The aim of the proposals appears to be to create transparency when it comes to ESG investing. It is thought that investors should be able to have a greater understanding of the parameters, be more protected and enable them to allocate their capital more efficiently. These proposals are consistent with the SEC’s recently announced 2022 Examination Priorities which covers in detail under the ‘significant focus areas,’ ESG investing. Also flagged within their priorities are Information Security and Operational Resiliency, Emerging Technologies and Crypto-Assets.

 

ESG and Cybersecurity

ESG is becoming increasingly linked to cybersecurity. Consumers and investors of all kinds are becoming more savvy about potential cyber vulnerabilities at the organisations with which they connect and share data. As companies are dealing with more and more data, concerns around this are heightening. The message is that a more transparent view of companies’ cyber practices, and a standard framework, is going to be expected. The SEC’s proposals in relation to ESG highlight their growing focus on developing corporate strategies and that data protection and privacy will also gradually fall under the regulator’s remit.

The SEC has been increasingly tackling cybersecurity. In March 2022, SEC proposed amendments to standardise disclosure regarding cybersecurity risk management. On 3 May 2022, the SEC further announced that 20 additional positions will be allocated to the Crypto Assets and Cyber Unit within the Division of Enforcement which enforces actions against securities law violations in connection to crypto assets.
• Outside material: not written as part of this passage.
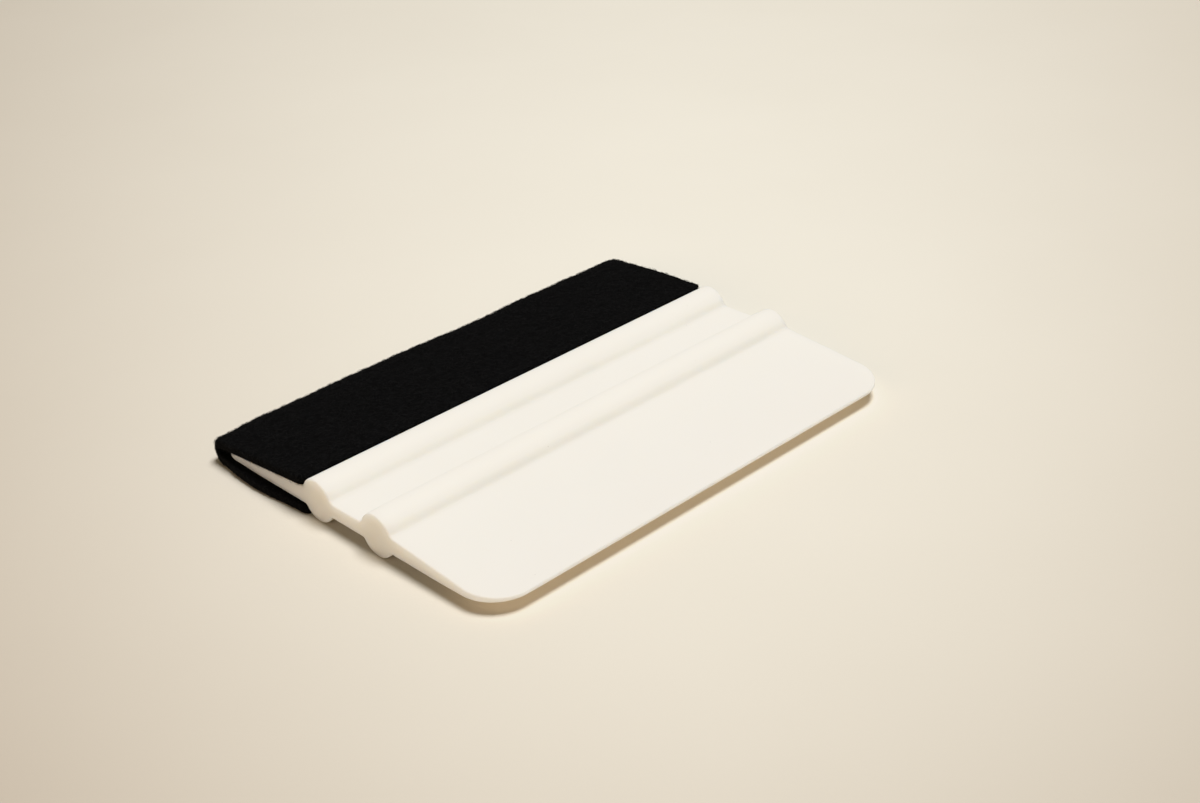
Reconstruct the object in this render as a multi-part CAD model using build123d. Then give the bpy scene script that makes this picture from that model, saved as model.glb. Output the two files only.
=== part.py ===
"""Squeegee applicator for laying self-adhesive film: a flat hand tool with a hard edge and a felt edge.

Frame, in millimetres: +X runs along the two working edges, +Y points from the hard edge to the felt edge
and +Z points up.  The origin is the middle of the footprint, on the surface that the squeegee rests on.

It is put together from three pieces:
  squeegee_body  one plastic moulding: two tapered blades, a web and two round beads for the fingers
  felt_strip     one strip of felt, folded over the rear blade
  adhesive_film  the double-sided film that sticks the felt to the blade
"""
from build123d import *

import os

# Driving dimensions of the moulding
WIDTH = 100.0              # length of the working edges
BODY_DEPTH = 76.0          # from the hard edge to the edge inside the felt
BEAD_SPACING = 16.6        # between the centre lines of the two beads
BEAD_RADIUS = 4.15
WEB_BOTTOM_Z = 2.25        # the web is the flat strip between the beads
WEB_TOP_Z = 5.25
BLADE_ROOT_TOP_Z = 5.9     # top of the blade, carried on to the bead's centre line
EDGE_TOP_Z = 3.2
EDGE_THICKNESS = 0.8
EDGE_RELIEF = 12.0         # width of the band where the underside rises towards the edge
HARD_CORNER_RADIUS = 7.5   # plan radius of the two corners of the hard edge
FELT_CORNER_RADIUS = 4.2   # plan radius of the two corners inside the felt
TOP_ROOT_FILLET = 1.2      # where a bead meets the web or a blade, above
BOTTOM_ROOT_FILLET = 0.7   # the same, below
RIM_RADIUS = 0.3           # the softened rim all round the moulding

# Driving dimensions of the felt and its adhesive
FELT_THICKNESS = 1.9
FILM_THICKNESS = 0.15
FILM_MARGIN = 2.5          # bare strip between the film and each end of the blade
NOSE_SLACK = 0.35          # gap between the blade's edge and the film, in the fold
FELT_SETBACK = 3.1         # from the rear bead's centre line to the felt's cut edges
BEAD_CLEARANCE = 0.12      # gap between the felt and the flank of the bead

# Places that follow from them
BLADE_UNDERSIDE_Z = FELT_THICKNESS + FILM_THICKNESS
EDGE_BOTTOM_Z = EDGE_TOP_Z - EDGE_THICKNESS
FOLD_PADDING = NOSE_SLACK + FILM_THICKNESS + FELT_THICKNESS
FRONT_EDGE_Y = -(BODY_DEPTH + FOLD_PADDING) / 2
REAR_EDGE_Y = FRONT_EDGE_Y + BODY_DEPTH
BODY_MIDDLE_Y = (FRONT_EDGE_Y + REAR_EDGE_Y) / 2
REAR_BEAD_Y = BODY_MIDDLE_Y + BEAD_SPACING / 2
BLADE_LENGTH = REAR_EDGE_Y - REAR_BEAD_Y
TOP_SLOPE = (BLADE_ROOT_TOP_Z - EDGE_TOP_Z) / BLADE_LENGTH
BOTTOM_SLOPE = (EDGE_BOTTOM_Z - BLADE_UNDERSIDE_Z) / EDGE_RELIEF
TOUCH = 1e-3               # two points closer than this are the same point


def blade_section():
    """Section of the rear blade, from the bead's centre line to the edge."""
    outline = Polyline(
        (REAR_BEAD_Y, BLADE_UNDERSIDE_Z),
        (REAR_EDGE_Y - EDGE_RELIEF, BLADE_UNDERSIDE_Z),
        (REAR_EDGE_Y, EDGE_BOTTOM_Z),
        (REAR_EDGE_Y, EDGE_TOP_Z),
        (REAR_BEAD_Y, BLADE_ROOT_TOP_Z),
        close=True,
    )
    return make_face(outline)


def body_section():
    """Section of the whole moulding in the YZ plane, the same to the front as to the rear."""
    bead = Pos(REAR_BEAD_Y, BEAD_RADIUS) * Circle(BEAD_RADIUS)
    web_height = WEB_TOP_Z - WEB_BOTTOM_Z
    half_web = Pos(REAR_BEAD_Y - BEAD_SPACING / 4, WEB_BOTTOM_Z + web_height / 2) * Rectangle(
        BEAD_SPACING / 2, web_height
    )
    rear_half = blade_section() + bead + half_web
    mirror_plane = Plane((BODY_MIDDLE_Y, 0, 0), z_dir=(1, 0, 0))
    section = rear_half + mirror(rear_half, about=mirror_plane)

    def roots(low, high):
        return section.vertices().filter_by_position(Axis.Y, low, high).filter_by(
            lambda corner: abs(abs(corner.X - BODY_MIDDLE_Y) - BEAD_SPACING / 2) < BEAD_RADIUS
        )

    section = fillet(roots(WEB_TOP_Z - TOUCH, BLADE_ROOT_TOP_Z), TOP_ROOT_FILLET)
    section = fillet(roots(BLADE_UNDERSIDE_Z - TOUCH, WEB_BOTTOM_Z + TOUCH), BOTTOM_ROOT_FILLET)
    return section


def plan_outline():
    """Outline of the moulding seen from above."""
    plan = Pos(0, BODY_MIDDLE_Y) * Rectangle(WIDTH, BODY_DEPTH)
    plan = fillet(plan.vertices().group_by(Axis.Y)[0], HARD_CORNER_RADIUS)
    return fillet(plan.vertices().group_by(Axis.Y)[-1], FELT_CORNER_RADIUS)


def squeegee_body():
    """The moulding, with its rim softened all the way round."""
    plan = plan_outline()
    blank = extrude(Plane.YZ * body_section(), amount=WIDTH / 2, both=True)
    blank &= extrude(plan, amount=2 * BEAD_RADIUS)

    outline = plan.face().outer_wire()

    def on_rim(edge):
        middle = edge @ 0.5
        level = abs((edge % 0.5).Z) < 1 - TOUCH
        return level and outline.distance_to((middle.X, middle.Y, 0)) < TOUCH

    return fillet(blank.edges().filter_by(on_rim), RIM_RADIUS)


def wrap_section(clearance, thickness):
    """Section of a layer that is folded over the rear blade, thickness thick and clearance off the blade.

    The layer runs along the top of the blade, round a half circle past the blade's edge and back along
    the underside.  Both of its cut edges stop at the bead.
    """
    inner = fold_outline(clearance)
    outer = fold_outline(clearance + thickness)
    bead_space = Pos(REAR_BEAD_Y, BEAD_RADIUS) * Circle(BEAD_RADIUS + BEAD_CLEARANCE)
    return outer - inner - bead_space - body_section()


def fold_outline(offset):
    """Closed outline that stands offset off the rear blade, from the felt's cut edges to the fold."""
    cut_y = REAR_BEAD_Y + FELT_SETBACK
    setback = EDGE_THICKNESS / 2 - NOSE_SLACK
    nose_top = (REAR_EDGE_Y - setback, EDGE_TOP_Z + TOP_SLOPE * setback + offset)
    nose_tip = (REAR_EDGE_Y + NOSE_SLACK + offset, EDGE_TOP_Z - EDGE_THICKNESS / 2)
    nose_bottom = (REAR_EDGE_Y - setback, EDGE_BOTTOM_Z - BOTTOM_SLOPE * setback - offset)
    top = Line((cut_y, BLADE_ROOT_TOP_Z - TOP_SLOPE * FELT_SETBACK + offset), nose_top)
    nose = ThreePointArc(nose_top, nose_tip, nose_bottom)
    relief = Line(nose_bottom, (REAR_EDGE_Y - EDGE_RELIEF, BLADE_UNDERSIDE_Z - offset))
    bottom = Line(relief @ 1, (cut_y, BLADE_UNDERSIDE_Z - offset))
    return make_face(Curve() + [top, nose, relief, bottom, Line(bottom @ 1, top @ 0)])


def folded_layer(clearance, thickness, margin=0.0):
    """A folded layer that stops margin short of both ends of the moulding."""
    return extrude(Plane.YZ * wrap_section(clearance, thickness), amount=WIDTH / 2 - margin, both=True)


def main():
    nodes = {
        "squeegee_body": squeegee_body(),
        "adhesive_film": folded_layer(0, FILM_THICKNESS, FILM_MARGIN),
        "felt_strip": folded_layer(FILM_THICKNESS, FELT_THICKNESS),
    }
    os.makedirs("parts", exist_ok=True)
    for name, shape in nodes.items():
        solid = shape.solid()
        solid.label = name
        export_step(solid, os.path.join("parts", name + ".step"))


main()
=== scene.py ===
"""Looks for the squeegee applicator: moulded white plastic, a thin adhesive film and a strip of black felt.

Lengths are in metres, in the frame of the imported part: +X along the working edges, +Y from the hard edge
to the felt edge, +Z up from the resting surface.  MM turns the millimetre sizes below into metres.
"""

import math

import bmesh
import bpy
import numpy as np
from mathutils import Matrix, Vector, noise


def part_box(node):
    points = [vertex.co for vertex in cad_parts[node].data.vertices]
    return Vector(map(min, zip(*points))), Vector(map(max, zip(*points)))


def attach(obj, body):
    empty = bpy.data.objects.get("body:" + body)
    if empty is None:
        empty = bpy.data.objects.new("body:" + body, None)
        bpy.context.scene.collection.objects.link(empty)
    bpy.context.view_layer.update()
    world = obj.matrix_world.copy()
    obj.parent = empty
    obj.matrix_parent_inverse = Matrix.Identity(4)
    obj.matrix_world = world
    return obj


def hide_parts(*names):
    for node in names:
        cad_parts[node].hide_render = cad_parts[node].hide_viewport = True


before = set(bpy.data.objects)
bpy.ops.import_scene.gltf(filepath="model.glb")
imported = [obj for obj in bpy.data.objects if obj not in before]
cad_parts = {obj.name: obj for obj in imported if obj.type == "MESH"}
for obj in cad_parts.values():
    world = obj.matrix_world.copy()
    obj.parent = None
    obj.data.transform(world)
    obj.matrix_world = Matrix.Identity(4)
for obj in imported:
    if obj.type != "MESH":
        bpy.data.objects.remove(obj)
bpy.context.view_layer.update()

MM = 0.001
MERGE_DISTANCE = 1e-7             # points of the CAD mesh closer than this are one point
TOUCH = 1e-6                      # places closer than this count as the same

# The felt: its mesh and the softness of its shape
FELT_STEP = 0.42 * MM             # distance between two points of the mesh
FELT_EDGE_RADIUS = 0.38 * MM      # rounding of the cut edges
FELT_EDGE_STEPS = 4               # rows of points round that rounding
FELT_CORNER_RADIUS = 1.5 * MM     # plan rounding of the fold at the two ends
FELT_CORNER_SHARE = 0.8           # the part of that rounding that soft felt really follows
FELT_SWELLS = (                   # (wavelength, height) of the uneven surface
    (22.0 * MM, 0.11 * MM),
    (6.0 * MM, 0.09 * MM),
    (2.4 * MM, 0.10 * MM),
    (1.1 * MM, 0.05 * MM),
)
FOLD_WAVES = (                    # the same, of the line of the fold
    (31.0 * MM, 0.20 * MM),
    (9.0 * MM, 0.20 * MM),
    (3.6 * MM, 0.16 * MM),
    (1.7 * MM, 0.06 * MM),
)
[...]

The increase in resources will nearly double the size of the unit. This increased focus is in line with the FBI who have formed a new unit dedicated to cryptocurrency, and the DOJ creating a new team within the Criminal Division, the National Cryptocurrency Enforcement team. This international concentration emphasises the need for companies to have consistent requirements across the board in relation to data and cybersecurity.

SEC Chair Gary Gensler has stated that the SEC evolves to reflect evolving risks, including cybersecurity. He said, “cybersecurity is an emerging risk with which public issuers increasingly must contend. Investors want to know more about how issuers are managing those growing risks.” The SEC want consistent and comparable metrics across a range of topics and it looks like cybersecurity and privacy could be tackled next. Proposed amendments could require, among other things, current reporting about material cybersecurity incidents and periodic reporting to provide updates about previously reported cybersecurity incidents.

SEC’s 2022 Examination Priorities highlight the need for security controls and the importance of this for business continuity. It states that “failing to prevent unauthorised access, use, disclosure, disruption, modification, inspection, recording or destruction of sensitive records may have consequences that extend beyond the firm compromised to other market participants and retail investors.” In particular the examination division of the SEC will be reviewing whether firms have taken appropriate measures to safeguard against ransomware attacks, phishing, account intrusions and general cybersecurity.

The ESG related disclosure rules are subject to consultation and the comment period is to remain open for 60 days after publication in the Federal Register.